> _Dataset content_:

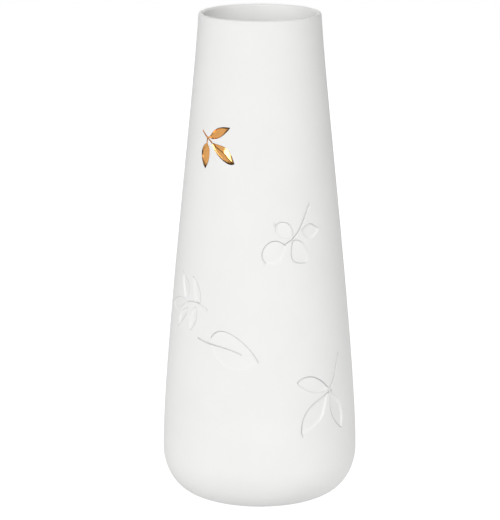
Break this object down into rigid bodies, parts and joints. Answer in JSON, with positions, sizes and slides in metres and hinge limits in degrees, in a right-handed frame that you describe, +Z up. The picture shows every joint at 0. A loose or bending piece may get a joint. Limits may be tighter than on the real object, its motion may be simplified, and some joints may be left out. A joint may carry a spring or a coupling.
{
  "type": "tapered porcelain vase",
  "caption": "Tall round vase that tapers to its mouth, matt outside and glazed inside, with pressed leaf sprigs and a gilded one.",
  "frame": {"origin": "middle of the foot ring, on the surface that the vase stands on", "axes": "+Z up along the vase's own axis; the side that carries the gilded sprig faces -Y"},
  "size_m": [0.113, 0.113, 0.28],
  "materials": {
    "bisque": "matt unglazed white porcelain, fine grained",
    "glaze": "clear gloss glaze over white porcelain",
    "gold": "bright mirror gilding fired on, brush laid"
  },
  "bodies": {
    "root": {"porcelain_body": "bisque", "inner_glaze": "glaze", "gold_stem": "gold", "gold_leaf_upper": "gold", "gold_leaf_lower": "gold", "gold_leaf_right": "gold"}
  },
  "joints": []
}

> _What this task involves_: Search the listing for the word "bodies". Copy every line in which it occurs.

> _Task response_:
Break this object down into rigid bodies, parts and joints. Answer in JSON, with positions, sizes and slides in metres and hinge limits in degrees, in a right-handed frame that you describe, +Z up. The picture shows every joint at 0. A loose or bending piece may get a joint. Limits may be tighter than on the real object, its motion may be simplified, and some joints may be left out. A joint may carry a spring or a coupling.
  "bodies": {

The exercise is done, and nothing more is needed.